WRITTEN TASK ▸
Take down each entry exactly as written.

Recorded data
-- begin --
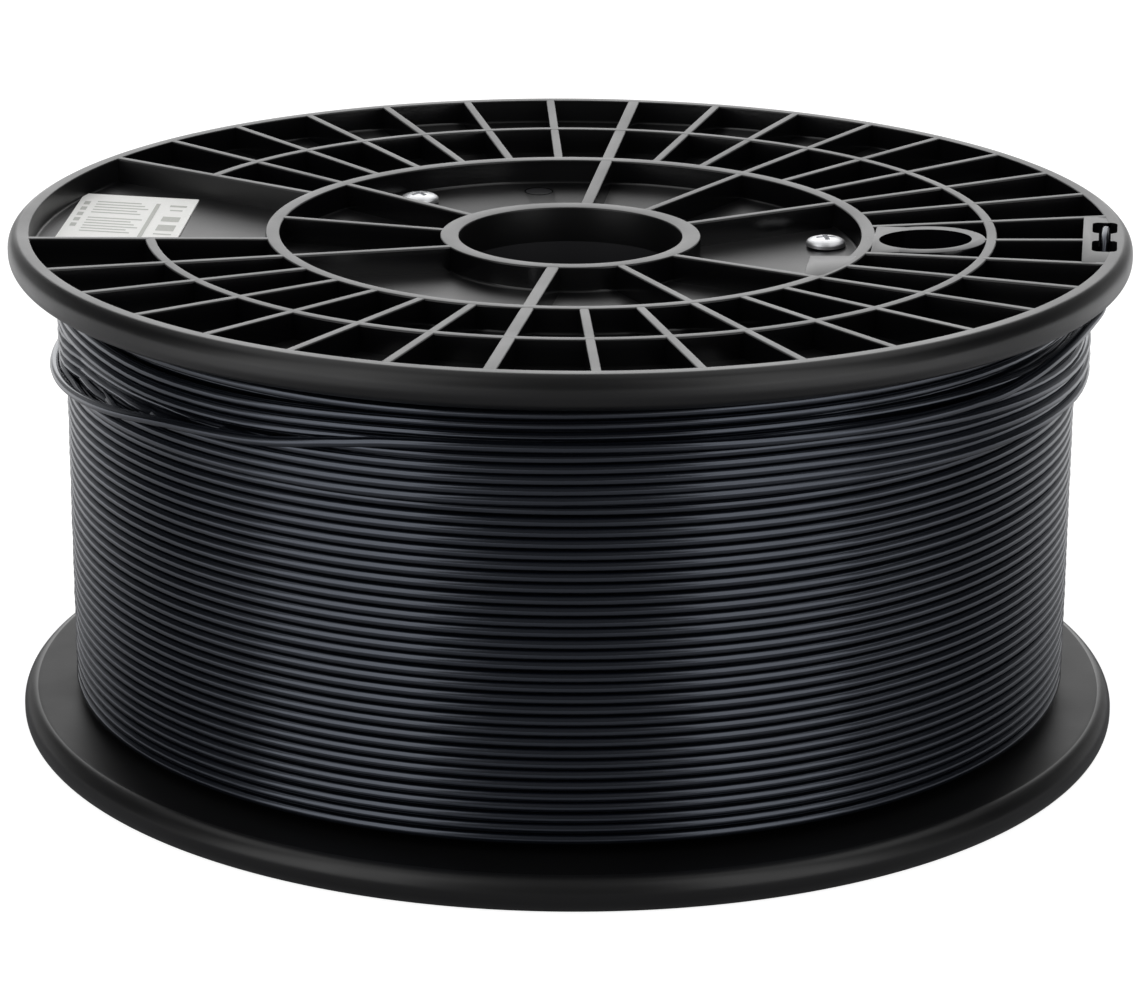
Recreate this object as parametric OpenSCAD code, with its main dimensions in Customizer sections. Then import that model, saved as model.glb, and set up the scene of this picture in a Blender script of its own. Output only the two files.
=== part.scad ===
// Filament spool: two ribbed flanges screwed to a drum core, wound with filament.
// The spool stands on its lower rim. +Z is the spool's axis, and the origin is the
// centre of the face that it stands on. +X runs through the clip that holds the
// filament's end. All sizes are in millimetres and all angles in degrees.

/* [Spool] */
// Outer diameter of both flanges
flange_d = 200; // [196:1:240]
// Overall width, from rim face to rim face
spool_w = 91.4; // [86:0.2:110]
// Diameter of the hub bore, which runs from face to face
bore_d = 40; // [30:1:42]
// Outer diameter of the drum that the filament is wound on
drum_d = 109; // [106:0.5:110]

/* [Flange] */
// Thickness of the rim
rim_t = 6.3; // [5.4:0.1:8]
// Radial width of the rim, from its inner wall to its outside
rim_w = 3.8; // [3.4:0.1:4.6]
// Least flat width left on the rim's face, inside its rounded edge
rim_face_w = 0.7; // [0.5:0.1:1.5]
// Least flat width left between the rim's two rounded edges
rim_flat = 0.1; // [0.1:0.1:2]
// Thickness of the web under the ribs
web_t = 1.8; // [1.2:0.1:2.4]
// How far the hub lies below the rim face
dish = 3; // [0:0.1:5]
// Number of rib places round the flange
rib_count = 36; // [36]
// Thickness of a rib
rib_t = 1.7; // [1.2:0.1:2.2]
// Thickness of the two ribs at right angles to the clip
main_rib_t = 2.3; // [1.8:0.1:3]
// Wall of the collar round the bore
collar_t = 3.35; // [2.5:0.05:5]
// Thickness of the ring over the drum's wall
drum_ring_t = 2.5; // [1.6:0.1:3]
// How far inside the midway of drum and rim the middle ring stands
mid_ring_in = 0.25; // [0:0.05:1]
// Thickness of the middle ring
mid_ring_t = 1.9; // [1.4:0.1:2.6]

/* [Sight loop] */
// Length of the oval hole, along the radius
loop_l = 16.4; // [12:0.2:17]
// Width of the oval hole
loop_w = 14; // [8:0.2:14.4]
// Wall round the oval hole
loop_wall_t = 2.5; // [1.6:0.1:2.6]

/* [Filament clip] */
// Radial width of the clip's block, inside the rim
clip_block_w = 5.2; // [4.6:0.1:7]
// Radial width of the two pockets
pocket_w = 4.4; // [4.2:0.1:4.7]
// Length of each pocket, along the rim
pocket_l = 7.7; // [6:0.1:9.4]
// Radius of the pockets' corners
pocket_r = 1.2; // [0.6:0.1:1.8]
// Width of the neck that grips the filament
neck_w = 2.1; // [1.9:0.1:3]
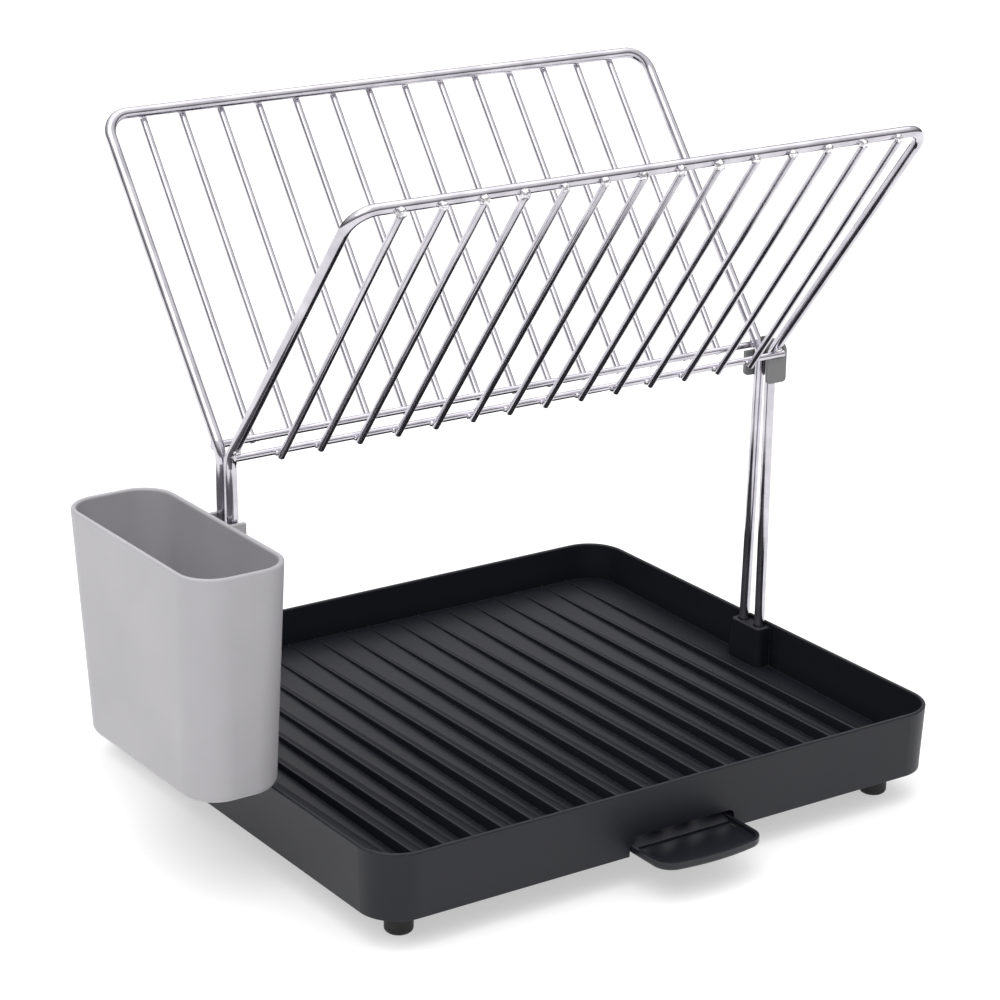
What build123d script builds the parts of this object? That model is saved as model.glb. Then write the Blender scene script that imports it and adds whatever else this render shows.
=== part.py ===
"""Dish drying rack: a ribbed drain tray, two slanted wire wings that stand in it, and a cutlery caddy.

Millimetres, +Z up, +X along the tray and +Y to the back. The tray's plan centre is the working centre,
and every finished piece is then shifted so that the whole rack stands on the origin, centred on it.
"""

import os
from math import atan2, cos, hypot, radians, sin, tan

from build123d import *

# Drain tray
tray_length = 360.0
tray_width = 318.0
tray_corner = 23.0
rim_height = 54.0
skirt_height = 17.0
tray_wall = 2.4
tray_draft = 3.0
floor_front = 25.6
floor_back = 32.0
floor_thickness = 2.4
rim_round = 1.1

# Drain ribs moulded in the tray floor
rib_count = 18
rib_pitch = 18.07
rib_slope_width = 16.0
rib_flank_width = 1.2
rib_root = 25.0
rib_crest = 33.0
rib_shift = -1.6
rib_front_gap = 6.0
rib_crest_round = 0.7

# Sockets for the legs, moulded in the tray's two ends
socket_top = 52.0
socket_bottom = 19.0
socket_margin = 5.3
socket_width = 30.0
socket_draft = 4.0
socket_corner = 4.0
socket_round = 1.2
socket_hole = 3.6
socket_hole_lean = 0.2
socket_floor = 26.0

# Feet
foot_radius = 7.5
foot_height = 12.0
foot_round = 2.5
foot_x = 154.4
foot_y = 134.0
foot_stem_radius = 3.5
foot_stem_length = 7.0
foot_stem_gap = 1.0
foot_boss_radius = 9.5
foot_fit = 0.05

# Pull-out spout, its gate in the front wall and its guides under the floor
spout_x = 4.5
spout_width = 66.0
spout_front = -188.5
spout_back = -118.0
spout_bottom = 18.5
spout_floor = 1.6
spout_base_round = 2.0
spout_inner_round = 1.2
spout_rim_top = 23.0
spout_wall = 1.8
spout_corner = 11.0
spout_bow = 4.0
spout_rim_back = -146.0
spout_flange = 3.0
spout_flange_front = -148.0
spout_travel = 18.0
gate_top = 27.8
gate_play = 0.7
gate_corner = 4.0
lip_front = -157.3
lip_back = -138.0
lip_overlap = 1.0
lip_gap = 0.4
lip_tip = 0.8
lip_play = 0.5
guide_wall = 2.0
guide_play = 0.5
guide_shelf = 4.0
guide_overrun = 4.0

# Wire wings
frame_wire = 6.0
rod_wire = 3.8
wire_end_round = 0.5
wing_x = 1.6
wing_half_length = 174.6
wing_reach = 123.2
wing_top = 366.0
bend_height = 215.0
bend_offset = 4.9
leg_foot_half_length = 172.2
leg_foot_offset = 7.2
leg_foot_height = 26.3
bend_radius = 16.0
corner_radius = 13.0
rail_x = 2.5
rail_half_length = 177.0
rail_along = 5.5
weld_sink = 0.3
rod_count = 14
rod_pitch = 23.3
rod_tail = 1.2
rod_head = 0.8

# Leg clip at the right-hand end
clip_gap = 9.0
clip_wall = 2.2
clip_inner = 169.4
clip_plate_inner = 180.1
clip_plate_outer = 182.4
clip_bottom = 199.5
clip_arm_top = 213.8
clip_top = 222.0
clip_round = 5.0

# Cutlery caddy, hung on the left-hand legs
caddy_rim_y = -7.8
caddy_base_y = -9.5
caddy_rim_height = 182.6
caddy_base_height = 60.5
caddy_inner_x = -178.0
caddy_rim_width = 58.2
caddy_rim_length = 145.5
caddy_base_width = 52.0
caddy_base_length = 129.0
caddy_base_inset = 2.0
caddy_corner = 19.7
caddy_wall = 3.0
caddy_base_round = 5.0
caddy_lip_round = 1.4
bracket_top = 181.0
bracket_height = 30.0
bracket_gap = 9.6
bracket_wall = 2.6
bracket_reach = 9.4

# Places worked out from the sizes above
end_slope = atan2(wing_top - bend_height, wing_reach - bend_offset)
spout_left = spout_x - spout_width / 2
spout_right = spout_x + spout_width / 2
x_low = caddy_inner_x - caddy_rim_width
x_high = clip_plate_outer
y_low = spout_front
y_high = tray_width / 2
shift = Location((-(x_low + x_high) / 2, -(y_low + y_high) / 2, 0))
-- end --
FULL OUTPUT ▸
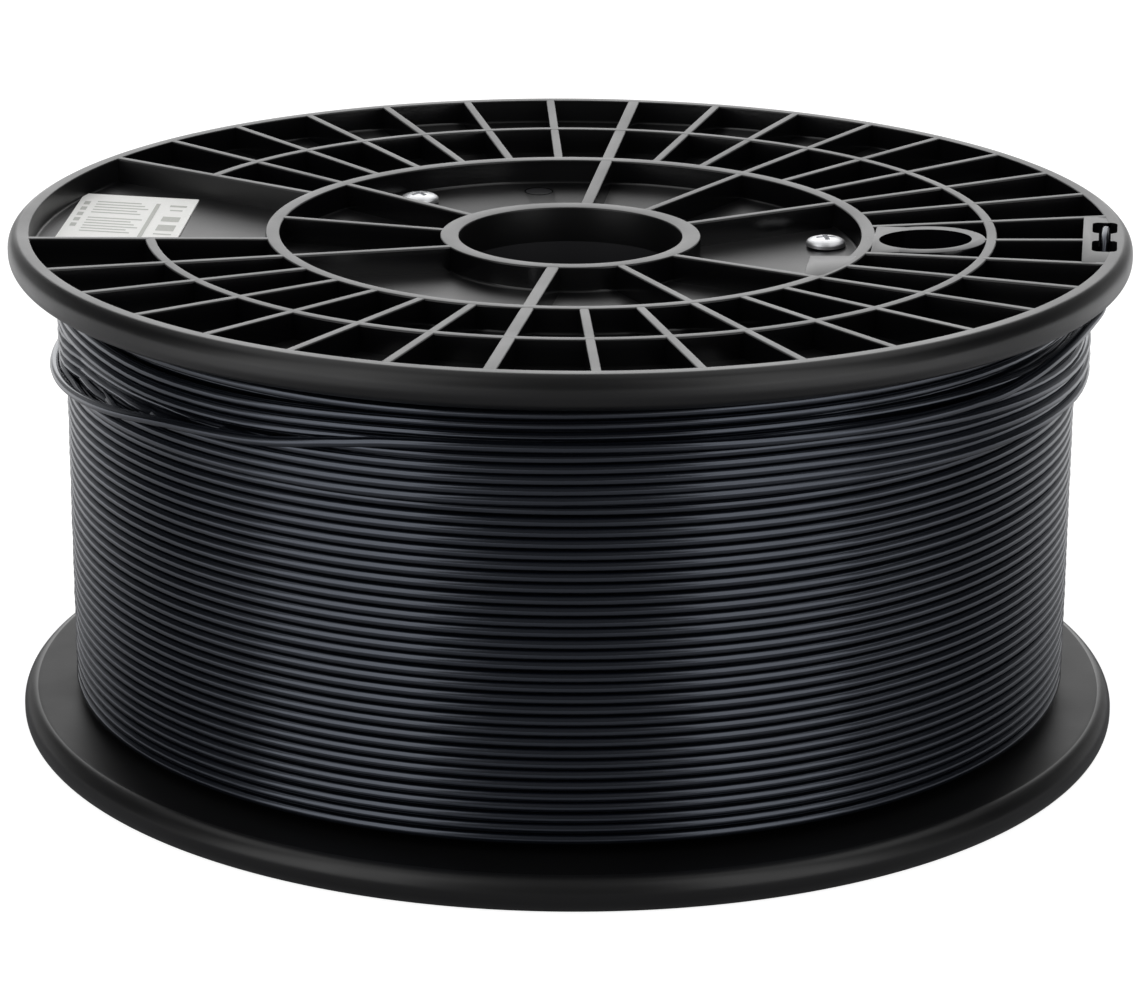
Recreate this object as parametric OpenSCAD code, with its main dimensions in Customizer sections. Then import that model, saved as model.glb, and set up the scene of this picture in a Blender script of its own. Output only the two files.
=== part.scad ===
// Filament spool: two ribbed flanges screwed to a drum core, wound with filament.
// The spool stands on its lower rim. +Z is the spool's axis, and the origin is the
// centre of the face that it stands on. +X runs through the clip that holds the
// filament's end. All sizes are in millimetres and all angles in degrees.

/* [Spool] */
// Outer diameter of both flanges
flange_d = 200; // [196:1:240]
// Overall width, from rim face to rim face
spool_w = 91.4; // [86:0.2:110]
// Diameter of the hub bore, which runs from face to face
bore_d = 40; // [30:1:42]
// Outer diameter of the drum that the filament is wound on
drum_d = 109; // [106:0.5:110]

/* [Flange] */
// Thickness of the rim
rim_t = 6.3; // [5.4:0.1:8]
// Radial width of the rim, from its inner wall to its outside
rim_w = 3.8; // [3.4:0.1:4.6]
// Least flat width left on the rim's face, inside its rounded edge
rim_face_w = 0.7; // [0.5:0.1:1.5]
// Least flat width left between the rim's two rounded edges
rim_flat = 0.1; // [0.1:0.1:2]
// Thickness of the web under the ribs
web_t = 1.8; // [1.2:0.1:2.4]
// How far the hub lies below the rim face
dish = 3; // [0:0.1:5]
// Number of rib places round the flange
rib_count = 36; // [36]
// Thickness of a rib
rib_t = 1.7; // [1.2:0.1:2.2]
// Thickness of the two ribs at right angles to the clip
main_rib_t = 2.3; // [1.8:0.1:3]
// Wall of the collar round the bore
collar_t = 3.35; // [2.5:0.05:5]
// Thickness of the ring over the drum's wall
drum_ring_t = 2.5; // [1.6:0.1:3]
// How far inside the midway of drum and rim the middle ring stands
mid_ring_in = 0.25; // [0:0.05:1]
// Thickness of the middle ring
mid_ring_t = 1.9; // [1.4:0.1:2.6]

/* [Sight loop] */
// Length of the oval hole, along the radius
loop_l = 16.4; // [12:0.2:17]
// Width of the oval hole
loop_w = 14; // [8:0.2:14.4]
// Wall round the oval hole
loop_wall_t = 2.5; // [1.6:0.1:2.6]

/* [Filament clip] */
// Radial width of the clip's block, inside the rim
clip_block_w = 5.2; // [4.6:0.1:7]
// Radial width of the two pockets
pocket_w = 4.4; // [4.2:0.1:4.7]
// Length of each pocket, along the rim
pocket_l = 7.7; // [6:0.1:9.4]
// Radius of the pockets' corners
pocket_r = 1.2; // [0.6:0.1:1.8]
// Width of the neck that grips the filament
neck_w = 2.1; // [1.9:0.1:3]
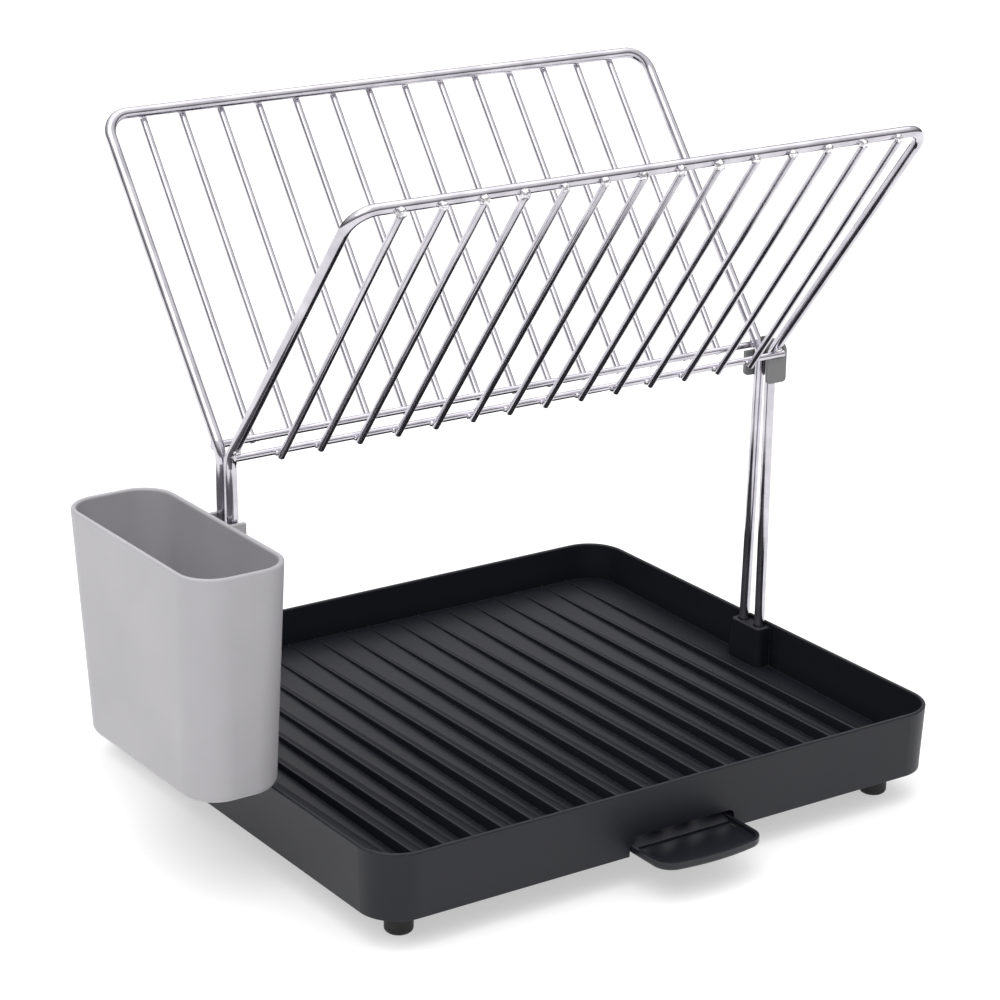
What build123d script builds the parts of this object? That model is saved as model.glb. Then write the Blender scene script that imports it and adds whatever else this render shows.
=== part.py ===
"""Dish drying rack: a ribbed drain tray, two slanted wire wings that stand in it, and a cutlery caddy.

Millimetres, +Z up, +X along the tray and +Y to the back. The tray's plan centre is the working centre,
and every finished piece is then shifted so that the whole rack stands on the origin, centred on it.
"""

import os
from math import atan2, cos, hypot, radians, sin, tan

from build123d import *

# Drain tray
tray_length = 360.0
tray_width = 318.0
tray_corner = 23.0
rim_height = 54.0
skirt_height = 17.0
tray_wall = 2.4
tray_draft = 3.0
floor_front = 25.6
floor_back = 32.0
floor_thickness = 2.4
rim_round = 1.1

# Drain ribs moulded in the tray floor
rib_count = 18
rib_pitch = 18.07
rib_slope_width = 16.0
rib_flank_width = 1.2
rib_root = 25.0
rib_crest = 33.0
rib_shift = -1.6
rib_front_gap = 6.0
rib_crest_round = 0.7

# Sockets for the legs, moulded in the tray's two ends
socket_top = 52.0
socket_bottom = 19.0
socket_margin = 5.3
socket_width = 30.0
socket_draft = 4.0
socket_corner = 4.0
socket_round = 1.2
socket_hole = 3.6
socket_hole_lean = 0.2
socket_floor = 26.0

# Feet
foot_radius = 7.5
foot_height = 12.0
foot_round = 2.5
foot_x = 154.4
foot_y = 134.0
foot_stem_radius = 3.5
foot_stem_length = 7.0
foot_stem_gap = 1.0
foot_boss_radius = 9.5
foot_fit = 0.05

# Pull-out spout, its gate in the front wall and its guides under the floor
spout_x = 4.5
spout_width = 66.0
spout_front = -188.5
spout_back = -118.0
spout_bottom = 18.5
spout_floor = 1.6
spout_base_round = 2.0
spout_inner_round = 1.2
spout_rim_top = 23.0
spout_wall = 1.8
spout_corner = 11.0
spout_bow = 4.0
spout_rim_back = -146.0
spout_flange = 3.0
spout_flange_front = -148.0
spout_travel = 18.0
gate_top = 27.8
gate_play = 0.7
gate_corner = 4.0
lip_front = -157.3
lip_back = -138.0
lip_overlap = 1.0
lip_gap = 0.4
lip_tip = 0.8
lip_play = 0.5
guide_wall = 2.0
guide_play = 0.5
guide_shelf = 4.0
guide_overrun = 4.0

# Wire wings
frame_wire = 6.0
rod_wire = 3.8
wire_end_round = 0.5
wing_x = 1.6
wing_half_length = 174.6
wing_reach = 123.2
wing_top = 366.0
bend_height = 215.0
bend_offset = 4.9
leg_foot_half_length = 172.2
leg_foot_offset = 7.2
leg_foot_height = 26.3
bend_radius = 16.0
corner_radius = 13.0
rail_x = 2.5
rail_half_length = 177.0
rail_along = 5.5
weld_sink = 0.3
rod_count = 14
rod_pitch = 23.3
rod_tail = 1.2
rod_head = 0.8

# Leg clip at the right-hand end
clip_gap = 9.0
clip_wall = 2.2
clip_inner = 169.4
clip_plate_inner = 180.1
clip_plate_outer = 182.4
clip_bottom = 199.5
clip_arm_top = 213.8
clip_top = 222.0
clip_round = 5.0

# Cutlery caddy, hung on the left-hand legs
caddy_rim_y = -7.8
caddy_base_y = -9.5
caddy_rim_height = 182.6
caddy_base_height = 60.5
caddy_inner_x = -178.0
caddy_rim_width = 58.2
caddy_rim_length = 145.5
caddy_base_width = 52.0
caddy_base_length = 129.0
caddy_base_inset = 2.0
caddy_corner = 19.7
caddy_wall = 3.0
caddy_base_round = 5.0
caddy_lip_round = 1.4
bracket_top = 181.0
bracket_height = 30.0
bracket_gap = 9.6
bracket_wall = 2.6
bracket_reach = 9.4

# Places worked out from the sizes above
end_slope = atan2(wing_top - bend_height, wing_reach - bend_offset)
spout_left = spout_x - spout_width / 2
spout_right = spout_x + spout_width / 2
x_low = caddy_inner_x - caddy_rim_width
x_high = clip_plate_outer
y_low = spout_front
y_high = tray_width / 2
shift = Location((-(x_low + x_high) / 2, -(y_low + y_high) / 2, 0))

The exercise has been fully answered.